As an engineer, it comes naturally to me to make theory transcend textbooks to real-world connections. Cultivating curiosity can be as simple as crafting an amusing story involving the students themselves. I mean, who wants to read about Joe Shmo's colourless walk from points A to B when you can craft your own amusing story about an event involving your students? Present students with problems they want the answers to. One that comes to mind is about a student waking up late for school and suffering setback after setback, and most of these obstacles came in the form of her classmates’ ridiculous attempts to foil her quest to reach school.

Involving the students in the story engages student attention. It makes them want to solve the puzzle. Students are much more likely to be nudged into their ZPDs (Zone of Proximal Development is the 'challenge' zone, the area sandwiched between the 'comfort zone' and the 'terror zone') if they are presented with problems they genuinely want the answers to. It also provides the information in a form that the brain is biologically conditioned to be receptive to. We want information presented as stories to the point that if details cannot be fashioned into a story, we have a hard time processing them. In short, a story word problem allows students to receive information in familiar contexts and familiar forms. We are more likely to be able to recognize deep structures of problems when the information is presented to us in familiar contexts. Further, with working memory unencumbered by (and disconnected to) unfamiliar people and places, more 'space' is freed up for creative construction of ideas. In order to process new information, one must make connections between pre-existing knowledge in the long-term memory and information brought into the working memory from the environment. To facilitate these connections, new concepts should be envisioned in familiar contexts. It has been well-proven that people struggle to uncover deep structures veiled in foreign contexts. Once a basic understanding of the concept is established, then the teacher should prompt students to explore the concept in less familiar contexts to facilitate transfer to novel situations.

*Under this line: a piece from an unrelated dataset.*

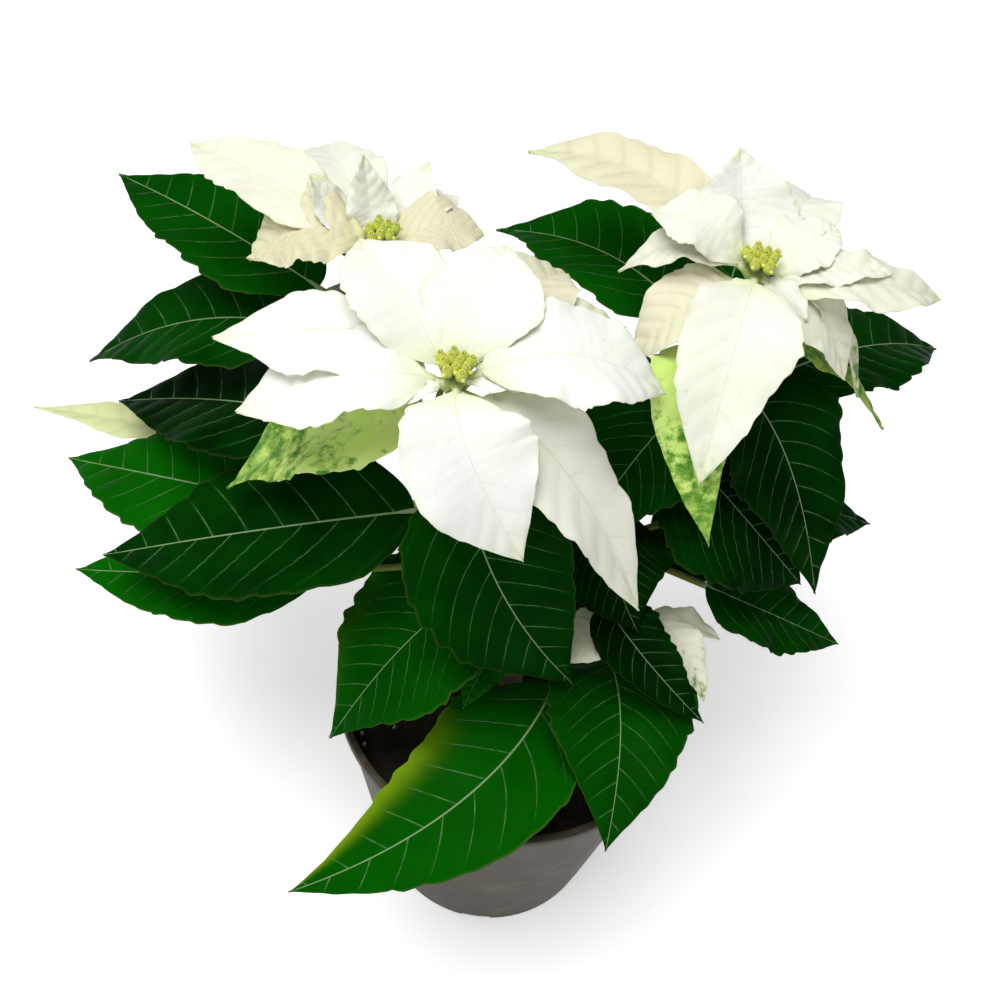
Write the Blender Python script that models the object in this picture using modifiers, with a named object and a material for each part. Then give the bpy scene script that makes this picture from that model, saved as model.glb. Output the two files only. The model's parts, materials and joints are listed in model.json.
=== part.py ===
"""A white poinsettia in a 13 cm grower's pot: pot, soil, woody stem, green leaves, bracts and cyathia.

The origin is the centre of the pot's base on the surface it stands on, +Z is up, and -Y faces the viewer.
Sizes and places in the tables are in millimetres, and MM turns them into metres.
"""

import math
from collections import namedtuple

import bmesh
import bpy
from mathutils import Vector

MM = 0.001
GAP = 0.35
WELD = 0.01
SHARP_ANGLE = 40

# Pot: a tapered cup with a thin lip, a foot ring and a raised floor with drain holes
POT_HEIGHT = 115
POT_RIM_RADIUS = 65
POT_BASE_RADIUS = 46
POT_WALL = 1.6
LIP_HEIGHT = 4
LIP_OUT = 1.2
FOOT_HEIGHT = 4
FOOT_WIDTH = 5
FLOOR_THICK = 2
POT_STEPS = 30
DRAIN_COUNT = 6
DRAIN_RADIUS = 4
DRAIN_SIDES = 8
DRAIN_RING = 30
NOTCH_COUNT = 6
NOTCH_WIDTH = 12
NOTCH_HEIGHT = 2.4

# Soil: a plug that fills the pot to a finger under the rim
SOIL_TOP = 99
SOIL_CROWN = 2.5
SHOULDER_REACH = 0.5
SHOULDER_RISE = 0.6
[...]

The other benefit of teaching math through stories is that it’s more realistic. Too often, textbooks condition students to have these notions of math being neat and tidy with all the information that you need – and only what you need. In the real world, things are much messier. You have to sift through large amounts of information and distinguish relevant information from extraneous detail. And sometimes – most of the time – some of the information will be missing.  Students should be taught from early on the same approach as engineers. If we don’t know, we make our best educated guess, err on the side of caution, and come up with the best solution we can given the information we have available to us.

Stories also stress a relevance of math to real life. Math concepts don’t have to stay confined to the class. We can use them to describe and explore the world around us. Instead of finding the volume of three-dimensional object in ‘textbook space’ why not allow students to determine the volume of poison gas needed for The Assassin (actual student nickname, chosen for her timidity) to be successful in her mission. Students could take measurements of the room wherein the assassination was to take place, presumably the teacher’s office, and then carry out ‘real’ calculations – hopefully not too real.

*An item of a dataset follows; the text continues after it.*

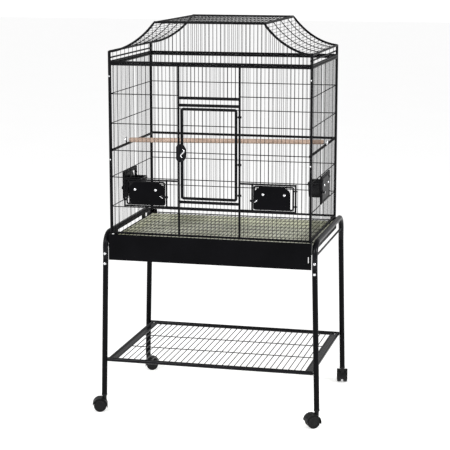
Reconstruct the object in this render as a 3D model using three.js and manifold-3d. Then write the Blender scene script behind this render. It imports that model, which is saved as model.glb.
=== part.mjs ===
// Bird flight cage on a wheeled tube stand. Millimetres, +Z up, the front faces -Y.
import * as THREE from "three";
import { mergeVertices } from "three/addons/utils/BufferGeometryUtils.js";
import Module from "manifold-3d";

const wasm = await Module();
wasm.setup();

// ---- driving dimensions -------------------------------------------------
const HALF_WIDTH = 400; // corner post centre lines, left to right
const HALF_DEPTH = 285; // panel planes, front to back
const ROD = 4; // frame rod radius
const THIN = 2.6; // half width of the lighter square bars
const THIN_ROD = 3; // the round equivalent of those bars
const WIRE = 2.2; // width of a bar wire
const GAP = 0.3; // least gap between pieces that only touch
const CROSS_OFFSET = WIRE + GAP; // a cross wire lies just inside the bars

const BASE_LOW = 703; // underside of the base frame
const BASE_TOP = 751;
const BOTTOM_RAIL = 757;
const TOP_RAIL = 1422;
const ROOF_RAIL = 1431;
const SIDE_BAR = 1448;
const EAVE = 1471;
const ROOF_TOP = 1586;
const ROOF_HALF = 215.5; // half width of the flat roof
const ROWS = [861.5, 979, 1085, 1191, 1307];
const MID_RAIL = 1085;

const DOOR_POST = 121.5;
const CROSS_BARS = [865, 891, 1270, 1298];
const DOOR = { half: 107.5, low: 906, high: 1255, hinge: DOOR_POST, latch: 1084 };
const DOOR_EYES = [925, 1045, 1229];

const FEEDER = { half: 85.5, low: 868, high: 972, latchX: -68, latchZ: 908 };
const FRONT_FEEDER_X = 257;
const SIDE_FEEDER_Y = 35;

const TUBE = 11; // stand tube radius
const STAND_X = 422;
const STAND_FRONT = -296; // the front legs stand just outside the tray front
const STAND_BACK = 318;
const FOOT_X = 436; // the legs lean outwards to here
const ARCH_TOP = 752;
const ARCH_BEND = 55;
const LEG_TOP = 652;
const FLOOR = 20; // heights start at a datum this far under the floor
const LEG_FOOT = FLOOR + 66;
const SHELF = 237;
const WHEEL = 26;
const TRAIL = 18; // a caster's wheel lies this far behind its stem

// ---- making solids --------------------------------------------------------
function solid(geometry) {
  const plain = geometry.index ? geometry.toNonIndexed() : geometry;
  const points = new THREE.BufferGeometry();
  points.setAttribute("position", plain.getAttribute("position"));
  const merged = mergeVertices(points, 1e-4);
  return new wasm.Manifold(new wasm.Mesh({
    numProp: 3,
    vertProperties: merged.attributes.position.array,
    triVerts: new Uint32Array(merged.index.array),
  }));
}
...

Daniel Willingham, a cognitive scientist, states that working memory is fixed…sort of. For a given individual, the working memory is indeed fixed, but there’s good news: we can use it more efficiently. We can chunk information with mnemonic devices, memorize facts, and practice thinking tasks repeatedly. In order to tackle more and more complex thinking tasks, lower order tasks must be relegated to automaticity. This is exactly what happens with extended practice. Eventually, we don’t even have to think about what seven times six is; the answer just pops into our brains and that’s because we have automatized our multiplication tables. Some people might think of this as a worthless endeavour, given the ubiquity of calculators and computers in our modern lives, but imagine trying to do algebra that builds on basic arithmetic. The process gets slower and slower to the point where it stops entirely because our working memories are overwhelmed. To prepare students for higher-order thinking tasks, drill and practice is an unfortunate necessity. Unfortunate because practice can be boring. To compensate for this practice of an ‘old’ concept can be folded into new tasks, which is exactly what we can do in math classes.

I incorporate inquiry learning into my story approach. When I first introduce story problems, I give them a specific approach for a particular kind of problem, I model the thinking process ('See Think Wonder' Thinking Routine could be applied here, wondering about the missing information, for example), extract useful information from the story, organize it, apply the math new concept to get a solution, and then reflect on what I learned. The next level of inquiry is guided. After the teacher-modelled approach, we attempt several story word problems collaboratively: guided practice. I then let students work cooperatively on several problems on their own to allow them to practice transferring what they’ve learned to increasingly novel situations. In this stage, students adapt the general inquiry approach to the particular problem before them. Direction and support should be scaffolded according to individual needs. Finally, we move on to the 'create' level wherein students are expected to design their own stories, determine what question they want to answer, and how to go about doing it. As a culminating event, students can exchange word problems with one another and then discuss one another's approaches.